Sabe, toda vez que eu abro o Instagram e vejo um reels de um lugar bonito eu penso que precisamos ir. E toda vez que a gente vai em um deles, eu me lembro do que cê me disse na varanda, naquele dia de chuva. Que eu sou uma pessoa triste, mas que cê vai me dar momentos felizes até que eles sejam mais abundantes que as minhas memórias do passado. E, sabe, eu tenho aprendido a aceitar o lado escuro e cinza das coisas sem fingir que elas são coloridas agora que eu conheço as cores verdadeiras. É que cê tem lançado tanto sol nas minhas sombras que eu já não preciso imaginar cores.

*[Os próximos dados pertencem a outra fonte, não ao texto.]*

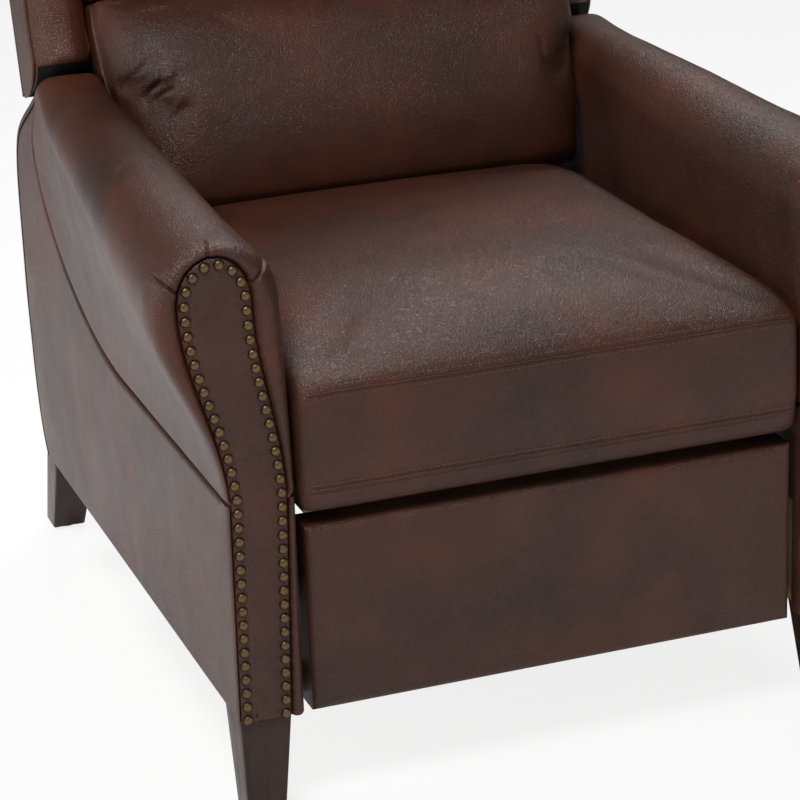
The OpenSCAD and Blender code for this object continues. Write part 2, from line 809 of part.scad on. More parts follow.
module torque_tube() {
    x = layer(1) - side_gap;
    color("darkred") at_front() difference() {
        pin(tube_place, tube_r, -x, x);
        pin(tube_place, tube_r - tube_wall, -x - over, x + over);
    }
}

module rear_link_rivets() {
    color("gold") at_front() both()
        rivet(rear_joint, layer(3), layer(1) + bar_t, layer(3) + bar_t, layer(1));
}

module front_links() {
    color("orange") at_front() both() difference() {
        in_side(layer(2), bar_t) union() {
            bar(front_pivot, front_joint, bar_r);
            bar(front_pivot, cross_joint, bar_r);
            bar(cross_joint, front_joint, bar_r);
        }
        for (p = [front_pivot, front_joint])
            pin(p, rivet_r + pin_gap, layer(2) - over, layer(0) + over);
        pin(cross_joint, rivet_r + loop_gap, layer(2) - over, layer(0) + over);
    }
}

module front_link_rivets() {
    color("gold") at_front() both()
        rivet(front_joint, layer(2), layer(1) + bar_t, layer(2) + bar_t, layer(1));
}

module upper_links() {
    color("seagreen") at_front() both() difference() {
        in_side(layer(3), bar_t) union() {
            bar(rear_joint, cross_joint, bar_r);
            bar(cross_joint, board_pivot, bar_r);
        }
        for (p = [rear_joint, cross_joint, board_pivot])
            pin(p, rivet_r + pin_gap, layer(3) - over, layer(0) + over);
    }
}

module upper_link_rivets() {
    color("gold") at_front() both() for (p = [cross_joint, board_pivot])
        rivet(p, layer(3), layer(2) + bar_t, layer(3) + bar_t, layer(2));
}

module lower_links() {
    color("royalblue") at_front() both() difference() {
        in_side(layer(1), bar_t) bar(front_joint, guide_pivot, bar_r * lower_bar_share);
        for (p = [front_joint, guide_pivot])
            pin(p, rivet_r + pin_gap, layer(1) - over, layer(0) + over);
    }
}

module lower_link_rivets() {
    color("gold") at_front() both()
        rivet(guide_pivot, layer(2), layer(1) + bar_t, layer(2) + bar_t, layer(1));
}

// Footrest
board_in = foot_half - foot_pad_t;

module footrest_board() {
    color("burlywood") at_front() block(
        [-board_in, foot_t - foot_board_t, foot_bottom + foot_pad_t],
        [board_in, foot_t, foot_top - foot_pad_t]
    );
}

function rounded_ring(y, w, z0, z1, r) = [
    for (c = [[1, 1, 0], [-1, 1, 90], [-1, -1, 180], [1, -1, 270]])
        for (p = oval(
            [c[0] * (w - r), c[1] > 0 ? z1 - r : z0 + r], [r, r], c[2], c[2] + 90, 4
        )) [p[0], y, p[1]]
];

module footrest_pad() {
    draw_shares = [[0, 1], [0.07, 0.4], [0.18, 0.08], [0.35, 0], [1, 0]];
    color("saddlebrown") at_front() difference() {
        skin([for (q = draw_shares) let (d = q[1] * foot_pad_t) rounded_ring(
            q[0] * foot_t, foot_half - d, foot_bottom + d, foot_top - d, 2 * foot_pad_t - d
        )]);
        block(
            [-board_in - soft_gap, foot_t - foot_board_t - soft_gap,
                foot_bottom + foot_pad_t - soft_gap],
            [board_in + soft_gap, foot_t + over, foot_top - foot_pad_t + soft_gap]
        );
    }
}

module footrest_brackets() {
    y0 = foot_t + fit_gap;
    color("teal") at_front() both() difference() {
        union() {
            block([layer(2) + bar_t - flange_w, y0, flange_foot],
                [layer(2) + bar_t, y0 + bar_t, flange_top]);
            in_side(layer(2), bar_t) polygon([
                [y0, bracket_foot], [y0, flange_top], [board_pivot[0] + bar_r, flange_top],
                [y0 + bracket_reach, mix(bracket_foot, flange_top, 0.75)],
                [guide_pivot[0] + bar_r, bracket_foot]
            ]);
        }
        pin(board_pivot, rivet_r + pin_gap, layer(2) - over, layer(0) + over);
        pin(guide_pivot, rivet_r + loop_gap, layer(2) - over, layer(0) + over);
        // Room for the rivet's head where it passes the flange
        pin(guide_pivot, rivet_head_r + loop_gap, layer(2) - flange_w, layer(2));
    }
}

// Back
// A block on the back: across, forward from its rear plane, and up along it
module back_block(x, d, s) on_back() block([x[0], -d[1], s[0]], [x[1], -d[0], s[1]]);
back_top = back_len - back_margin;

module back_post(k) {
    color("tan") side(k) back_block(
        [back_half - post_w, back_half], [post_front - post_d, post_front], [-back_drop, back_top]
    );
}

module back_rail(from) {
    x = back_half - post_w - fit_gap;
    back_block([-x, x], [post_front - post_d, post_front], [from, from + back_rail_w]);
}
module back_top_rail() color("burlywood") back_rail(back_top - back_rail_w);
module back_bottom_rail() color("burlywood") back_rail(bar_r);

module back_springs() {
    x = back_half - post_w / 2;
    color("silver") on_back() for (q = back_spring_shares)
        translate([-x, -post_front - fit_gap, back_top * q])
            rotate([90, 0, 0]) linear_extrude(wire_d) rotate(-90) wave(2 * x, spring_reach, 6, wire_d);
}

module outside_back_panel() {
    w = half - lining_t;
    corner = oval([w - corner_r, back_len - corner_r], [corner_r, corner_r], 0, 90, 6);
    right_side = concat(
        [[back_half, lining_t - back_drop], [back_half, wing_from], [w, wing_from]], corner
    );
    color("brown") on_back() rotate([90, 0, 0]) linear_extrude(back_panel_t) polygon(concat(
        right_side, [for (p = turned(right_side)) [-p[0], p[1]]]
    ));
}

// A back cushion's ring at height s, w to each side and d deep at its middle
pillow_edge_share = 0.5;
pillow_power = 3;
function pillow_ring(s, w, d) = concat(
    [[w, -back_front, s], [-w, -back_front, s]],
    [for (i = [-8:8]) let (u = sin(90 * i / 8)) [
        w * u,
        -back_front - d * mix(1, pillow_edge_share, pow(abs(u), pillow_power)),
        s
    ]]
);
// Each row: share of the cushion's height, of its depth and of its spread above the arms
lumbar_shares = [
    [0, 0.86, 0], [0.03, 0.93, 0], [0.14, 1, 0], [0.3, 1.01, 0], [0.48, 1.01, 0], [0.58, 1, 0],
    [0.64, 0.99, 1], [0.81, 0.92, 1], [0.91, 0.82, 0.95], [0.97, 0.72, 0.85], [1, 0.62, 0.75]
];
upper_shares = [
    [0, 0.76, 0.75], [0.06, 0.9, 0.9], [0.18, 1, 1], [0.4, 1, 1], [0.66, 0.94, 1], [0.82, 0.84, 0.9],
    [0.92, 0.7, 0.75], [0.98, 0.5, 0.5], [1, 0.36, 0.3]
];
// Between the arms a back cushion is narrower than between the wings above them
function pillow(from, to, d, shares) = [
    for (q = shares) pillow_ring(
        mix(from, to, q[0]), mix(arm_in - lumbar_gap, board_half - soft_gap, q[2]), d * q[1]
    )
];

module lumbar_cushion() {
    color("saddlebrown") on_back() skin(pillow(lumbar_from, back_seam, lumbar_d, lumbar_shares));
}

// The upper cushion's top is as high as the outside back panel behind it
upper_top = (
    chair_h - hinge_h - (back_front + upper_d * upper_shares[len(upper_shares) - 1][1]) * sin(back_tilt)
) / cos(back_tilt);

module upper_back_cushion() {
    color("peru") on_back() skin(pillow(back_seam + soft_gap, upper_top, upper_d, upper_shares));
}

// A wing's outline in shares of its depth and height, and how its padding swells across it
wing_bottom_shares = [[0, 0], [0.26, -0.004], [0.58, 0.014], [0.68, 0.076]];
wing_front_shares = [[0.68, 0.076], [0.47, 0.255], [1, 0.44], [1, 0.676]];
wing_top_shares = [[1, 0.676], [1, 0.87], [0.6, 0.965], [0, 0.968]];
wing_swell_shares = [[1, 0.32], [0.82, 0.79], [0.62, 1], [0.36, 0.84], [0.14, 0.37], [0, 0]];
lining_reach_share = 0.5;
function wing_curve(q, n) = curve(q[0], q[1], q[2], q[3], n);
wing_line = concat(
    wing_curve(wing_bottom_shares, 5),
    tail(wing_curve(wing_front_shares, 9)),
    tail(wing_curve(wing_top_shares, 6))
);
function wing_place(q, swell) = [
    wing_back + q[0] * (wing_d - wing_back + swell), wing_from + q[1] * wing_len
];

module wing(k) {
    color("saddlebrown") on_back() side(k) skin([
        for (r = wing_swell_shares) [
            for (q = wing_line) let (p = wing_place(q, wing_swell * r[1]))
                [half - r[0] * (wing_w - fit_gap), -p[0], p[1]]
        ]
    ]);
}

module wing_boards() {
    color("tan") both() back_block(
        [back_half + fit_gap, board_half - fit_gap], [post_front - post_d, post_front],
        [wing_from + lining_t, back_top]
    );
}

module wing_linings() {
    inner_gap = 2 * fit_gap;
    under = [
        for (q = wing_curve(wing_bottom_shares, 8)) if (q[0] < lining_reach_share)
            let (p = wing_place(q, wing_swell)) [-p[0], p[1]]
    ];
    color("black") on_back() both() in_side(board_half + lining_t, wing_w - 2 * lining_t)
        polygon(concat(
            shifted(under, -inner_gap), turned(shifted(under, -inner_gap - lining_t))
        ));
}

module back_hinge_brackets() {
    p = [-pivot_d, pivot_s];
    x0 = back_half + soft_gap - side_gap;
    root = [-post_front + post_d / 2, 0];
    color("slategray") on_back() both() difference() {
        in_side(x0, bracket_t) union() {
            bar(p, root, bracket_r);
            translate([-post_front, -back_drop + wire_d]) square([post_d - bar_t, bracket_top]);
        }
        pin(p, hinge_r + pin_gap, x0 - over, x0 + over);
    }
}

arm_frame(1);  // left_arm_frame
arm_frame(-1);  // right_arm_frame
arm_roll(1);  // left_arm_roll
arm_roll(-1);  // right_arm_roll
inner_arm_panel(1);  // left_inner_arm_panel
inner_arm_panel(-1);  // right_inner_arm_panel
outer_side_panel(1);  // left_outer_side_panel
outer_side_panel(-1);  // right_outer_side_panel
arm_front_panel(1);  // left_arm_front_panel
arm_front_panel(-1);  // right_arm_front_panel
nailheads(1);  // left_nailheads
nailheads(-1);  // right_nailheads
front_cross_rail();
rear_cross_rail();
leg(1, front_leg_y, front_leg_y - leg_forward);  // left_front_leg
leg(-1, front_leg_y, front_leg_y - leg_forward);  // right_front_leg
leg(1, rear_leg_y, rear_leg_y + leg_rake);  // left_rear_leg
leg(-1, rear_leg_y, rear_leg_y + leg_rake);  // right_rear_leg
leg_bolts();
leg_glides();
base_rail(1);  // left_base_rail
base_rail(-1);  // right_base_rail
rail_screws();
back_hinge_bolts();
seat_plate(1);  // left_seat_plate
seat_plate(-1);  // right_seat_plate
slide_blocks();
seat_front_rail();
seat_rear_rail();
seat_rail(1);  // left_seat_rail
seat_rail(-1);  // right_seat_rail
seat_springs();
seat_deck();
seat_cushion();
seat_pivot_rivets();
rear_links();
torque_tube();
rear_link_rivets();
front_links();
front_link_rivets();
upper_links();
upper_link_rivets();
lower_links();
lower_link_rivets();
footrest_board();
footrest_pad();
footrest_brackets();
back_post(1);  // left_back_post
back_post(-1);  // right_back_post
back_top_rail();
back_bottom_rail();
back_springs();
outside_back_panel();
lumbar_cushion();
upper_back_cushion();
wing(1);  // left_wing
wing(-1);  // right_wing
wing_boards();
wing_linings();
back_hinge_brackets();
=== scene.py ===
import json
import math
from types import SimpleNamespace

import bpy
import numpy as np
from bpy.props import FloatProperty, FloatVectorProperty, PointerProperty
from mathutils import Matrix, Vector, noise
from mathutils.bvhtree import BVHTree


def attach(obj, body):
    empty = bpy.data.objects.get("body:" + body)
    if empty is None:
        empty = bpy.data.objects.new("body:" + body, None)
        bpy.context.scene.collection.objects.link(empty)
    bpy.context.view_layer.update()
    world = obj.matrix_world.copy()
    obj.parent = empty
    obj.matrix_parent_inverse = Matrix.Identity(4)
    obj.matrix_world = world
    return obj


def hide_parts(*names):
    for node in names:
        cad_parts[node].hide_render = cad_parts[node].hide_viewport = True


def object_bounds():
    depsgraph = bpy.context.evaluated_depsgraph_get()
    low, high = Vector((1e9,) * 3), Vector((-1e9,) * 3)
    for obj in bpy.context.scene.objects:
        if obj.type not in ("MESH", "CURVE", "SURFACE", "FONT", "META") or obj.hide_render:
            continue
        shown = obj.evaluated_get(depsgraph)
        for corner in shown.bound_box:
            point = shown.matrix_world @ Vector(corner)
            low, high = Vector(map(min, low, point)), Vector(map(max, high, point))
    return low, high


bl_info = {
    "name": "Wingback recliner",
    "version": (1, 0, 0),
    "blender": (4, 5, 0),
    "location": "View3D > Sidebar > Recliner",
    "description": "Leather, wood and metal surfaces of a wingback push-back recliner",
    "category": "Add Mesh",
}

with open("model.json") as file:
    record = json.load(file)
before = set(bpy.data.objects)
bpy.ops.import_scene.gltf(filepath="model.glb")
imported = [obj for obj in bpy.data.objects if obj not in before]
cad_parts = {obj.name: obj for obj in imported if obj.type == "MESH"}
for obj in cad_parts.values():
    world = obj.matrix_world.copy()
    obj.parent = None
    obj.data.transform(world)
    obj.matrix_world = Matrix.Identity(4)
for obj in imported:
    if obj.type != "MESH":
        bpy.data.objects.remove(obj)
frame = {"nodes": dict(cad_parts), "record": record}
CAD_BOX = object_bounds()


# Sizes and colours that a user would change

def length(name, default, description):
    return FloatProperty(name=name, description=description, default=default, min=0.0, unit="LENGTH")


def share(name, default, description):
    return FloatProperty(name=name, description=description, default=default, min=0.0, max=1.0,
                         subtype="FACTOR")


def colour(name, default, description):
    return FloatVectorProperty(name=name, description=description, default=default, size=3, min=0.0,
                               max=1.0, subtype="COLOR")


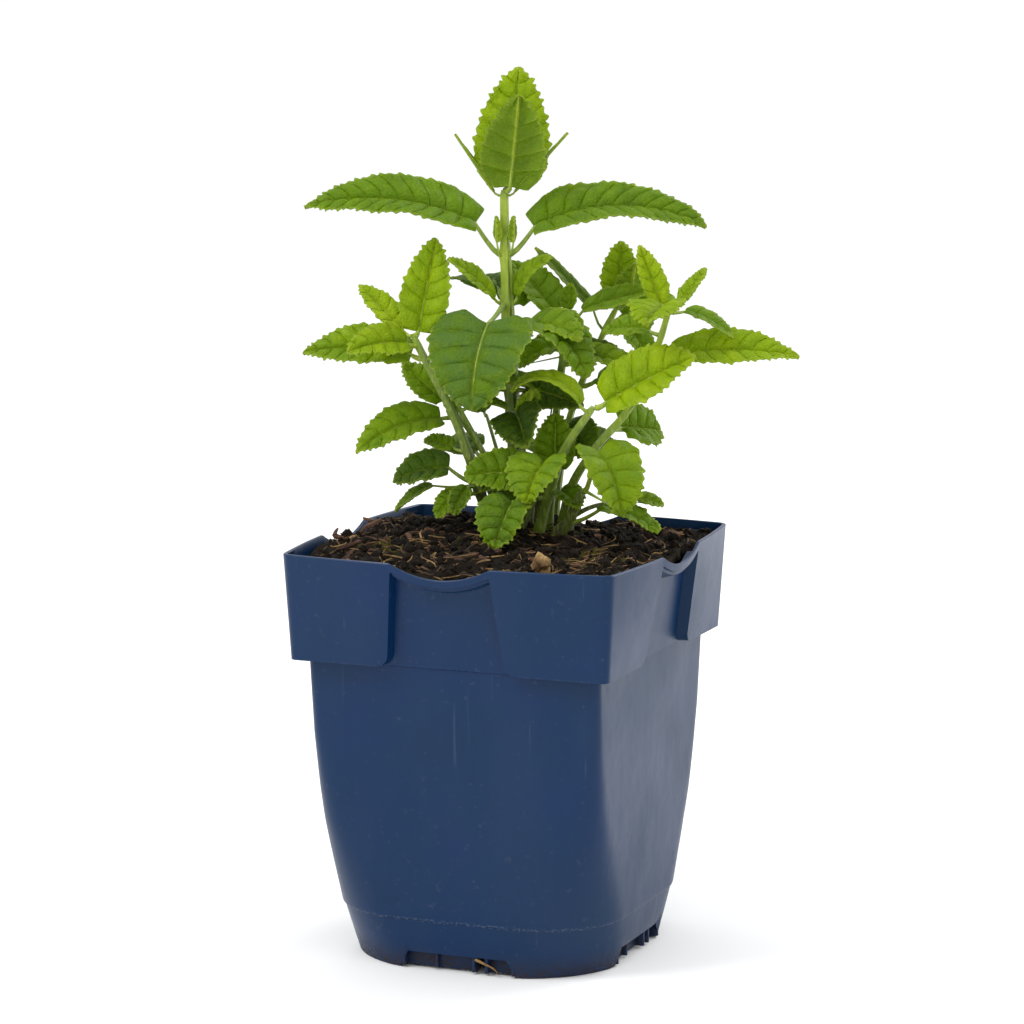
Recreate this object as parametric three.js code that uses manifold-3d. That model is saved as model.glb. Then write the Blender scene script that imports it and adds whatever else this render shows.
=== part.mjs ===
// Potted catmint: a young Nepeta plant in compost in a square plastic nursery pot.
// Millimetres, +Z up. The pot's front face looks along -Y. The origin lies on the standing surface
// under the middle of the whole object; the pot's own middle is POT_OFFSET_X from it.
import * as THREE from 'three';
import Module from 'manifold-3d';

// ---- pot ----------------------------------------------------------------------------------
const POT_OFFSET_X = -10;
const POT_HEIGHT = 125;
const RIM_HALF = 52;           // half the width across the rim, at the corners
const RIM_BOW = 4;             // how far each rim side bulges at its middle
const BAND_BOTTOM = 93;        // lower edge of the wider rim band
const BAND_HALF = 50.5;        // half width at the lower edge of the band
const BODY_HALF = 46.4;        // half width of the body just under the band
const SEAM_HEIGHT = 15.6;      // the small step above the foot
const SEAM_HALF = 45;
const SEAM_STEP = 0.4;
const FOOT_HALF = 42.6;
const FOOT_LAND = 1.8;         // width of the edge the pot stands on
const WALL = 1.1;
const FLOOR_UNDER = 6;         // height of the raised floor's underside
const FLOOR_TOP = 7.4;
const FLOOR_INNER = { half: 34, radius: 24 };   // middle ring of the raised floor
const SCOOP_HALF = 16;         // dip at the middle of each rim side
const SCOOP_DEPTH = 4;
const LIP = 2.3;               // strip left between a scoop and the panel under it
const PANEL_DEPTH = 3.5;       // panel set into the band under each scoop
const PANEL_HALF_TOP = 15.5;
const PANEL_HALF_BOTTOM = 18.5;
const NOTCH_HEIGHT = 5.2;
const DRAIN_WIDTH = 9;
const DRAIN_DEPTH = 5;
const DRAIN_FROM_MIDDLE = 33;
const EDGE = 0.3;              // half width of the bevels at panel and notch edges
const BAND_STEP = 0.4;         // height over which the body widens into the band
const PANEL_MARGIN = 2.5;      // first wall column past the panel's widest point
const TIGHTEST_CORNER = 0.4;   // no corner turns more sharply than this
const DRAIN_CUT = 4;           // depth of the drain slots, through the floor
// corner radius of the walls at rising heights
const CORNER_RADII = [
  [0, 32], [SEAM_HEIGHT, 26], [32, 17], [43, 11.5], [54, 8], [70, 4.5], [BAND_BOTTOM, 2.5], [POT_HEIGHT, 2.5],
];
const BODY_ROWS = [32, 43, 54, 70];

// ---- soil ---------------------------------------------------------------------------------
const GAP = 0.35;              // clearance kept between neighbouring pieces
const SOIL_GAP = 0.7;          // clearance between the soil and the pot's walls
const SOIL_EDGE = 122;         // height of the soil where it meets the pot
const SOIL_MOUND = 5.5;        // how far it rises around the plant
const SOIL_SPREAD = 30;
const SOIL_BELOW_SCOOP = 0.8;
const SOIL_UNDERSIDE = { half: 30, radius: 20 };
const SOIL_FOOT_EASE = 0.1;    // a little more room for the soil just above the floor
const SOIL_ROWS = [0.9, 0.7, 0.5, 0.3, 0.12];   // rings of the top, as shares of the way out
const CROWN = [-2, 16];        // middle of the mound, right and back of the pot's middle

// ---- plant --------------------------------------------------------------------------------
const PLANT_TURN = 22;         // degrees the plant is turned in its pot
const LEAF_THICK = 0.55;
const PETIOLE_THICK = 1.2;
const STEM_SIDES = 8;
const STEM_RIB = 1.08;         // ribs and hollows of the squarish stems, as shares of the radius
const STEM_HOLLOW = 0.95;
const STEM_STEP = 9;           // spacing of the rings along a stem
const PETIOLE_HALF = 0.8;
const TIP_HALF = 0.45;         // half width left at a blade's base and tip
const BLADE_START = 0.8;       // step from the stalk to its blade
const BROAD = 17;              // blades at least this wide get more rows and columns
const LOBE = 0.12;             // how far a heart-shaped blade reaches back past its stalk

// Each shoot: radius at the foot, radius at the top, then points as [right, back, up].
const SHOOTS = {
  main: [2.1, 1.3, [3, 18, 0], [0.5, 18, 165], [-1, 18, 200], [-1.5, 18, 229]],
  left: [1.7, 1.0, [-6, 12, 0], [-9, 10, 138], [-13, 8, 151], [-17.5, 6, 163], [-23, 5, 174], [-29, 5, 186]],
  thin_left: [1.0, 0.8, [-2, 24, 0], [-7, 21, 146], [-12, 19, 155], [-17, 16, 162]],
  front: [1.6, 1.2, [9, 5, 0], [12, 2, 138], [16.5, -2, 152], [25, -8, 166]],
  middle: [1.4, 1.0, [9, 22, 0], [13, 21, 150], [16.3, 20, 176], [17, 20, 188]],
  back_right: [1.3, 0.9, [14, 28, 0], [18, 28, 155], [24.5, 28, 174], [30, 28, 186], [33, 28, 192]],
  far_right: [
    1.6, 1.0, [16, 12, 0], [19, 6, 140], [26, -3, 153], [36, -3, 165], [44, -2, 182], [48, -2, 195],
  ],
  low_right: [1.5, 1.1, [17, 3, 0], [19, 0, 133], [22, -3, 140]],
  low_front: [1.4, 1.1, [3, 3, 0], [6, 0, 136], [12.5, -4, 149]],
};

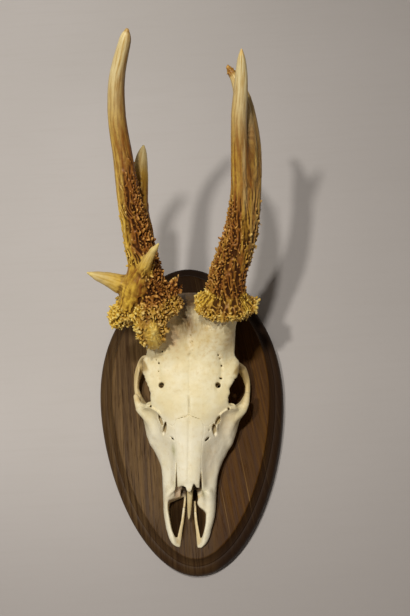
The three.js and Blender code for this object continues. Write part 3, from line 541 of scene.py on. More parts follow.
def build_skull():
    s = BONE_STEP
    half = s * math.ceil(47.5 / s)
    b = Block((-half, -106.5, -2.5), (half, 88.5, 76.5), s)
    mid = b.n[0] // 2
    xs, hs = b.ax[0][mid:], b.ax[2]
    for iz, z in enumerate(b.ax[1]):
        w = float(smooth(-73, -60, z))
        z1, z2 = min(max(z, -103.5), -60.0), min(max(z, FACE_END), OCCIPUT)
        d = 0
        if w < 1:
            d = (1 - w) * outline_distance(xs, hs, muzzle_outline(z1))
        if w > 0:
            d = d + w * outline_distance(xs, hs, core_outline(z2))
        b.d[mid:, iz, :] = d
        b.d[:mid + 1, iz, :] = d[::-1]
    b.d = b.blur(b.d, 0.8)
    b.d = smax(b.d, b.z - 85.4, 9.0)
    b.d = smax(b.d, -103.3 - b.z, 3.0)
    print("core %.1f s" % (time.time() - T0))

    # pedicles grow out of the brow
    for side in (-1, 1):
        line = [(side * x, z, h) for x, z, h in PEDICLE]
        line.append((side * 26.3, 57, 75.5))
        tube(b, line, lambda t: 12.6 - 1.5 * np.minimum(1, 1.5 * t) + 0.9 * smooth(0.8, 1, t), k=9.0, steps=14, margin=9)
    core = b.d.copy()
    # eye sockets
    rims = {}
    for side in (-1, 1):
        got = b.near((side * 36 - 19, -30, -3), (side * 36 + 19, 36, 60))
        sl, x, z, h = got
        rim = orbit_ring(x, z, h, side)
        arr = np.full(b.n, 6.0, F)
        arr[sl] = np.minimum(rim, 6.0)
        bar = np.full(b.n, 6.0, F)
        tube(b, [(side * x, z, h) for x, z, h in ([29, -25, 11.5], [34, -10, 12], [39.3, 1, 10.2], [42.4 - 0.4 * side, 11, 10.4], [41.9 - 0.5 * side, 20, 13.8], [40.4 - 0.4 * side, 24, 19])],
             lambda t: 4.4 - 2.6 * t, steps=16, flat=0.42, side=(side, 0, 0), into=bar, margin=6)
        arr = smin(arr, bar, 3.0)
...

Sabe, dia desses eu vi um vídeo que dizia pra não deixar o seu antigo amor te impedir de amar de novo. Mas, diante das minhas novas percepções de amor, admito o amor como escolha e, assim, percebo que nunca vivenciei o amor até a sua chegada. Eu escolho te amar a cada dia que, mesmo triste, deixo que venha. Escolho te amar quando deito no seu colo ao invés de me trancar no banheiro pra chorar. Escolho te amar quando conto o que nunca contei à ninguém. Quando compartilho o quanto tudo está pesado, o quanto me sinto exausta e o quanto quero sumir. E quando, de fato, você me leva e sumimos. Quando você se fecha e eu te abraço ao invés de me comportar com a frieza de uma amante rejeitada.
Sabe, é que o mundo me fez aço, mas cê me fez flor.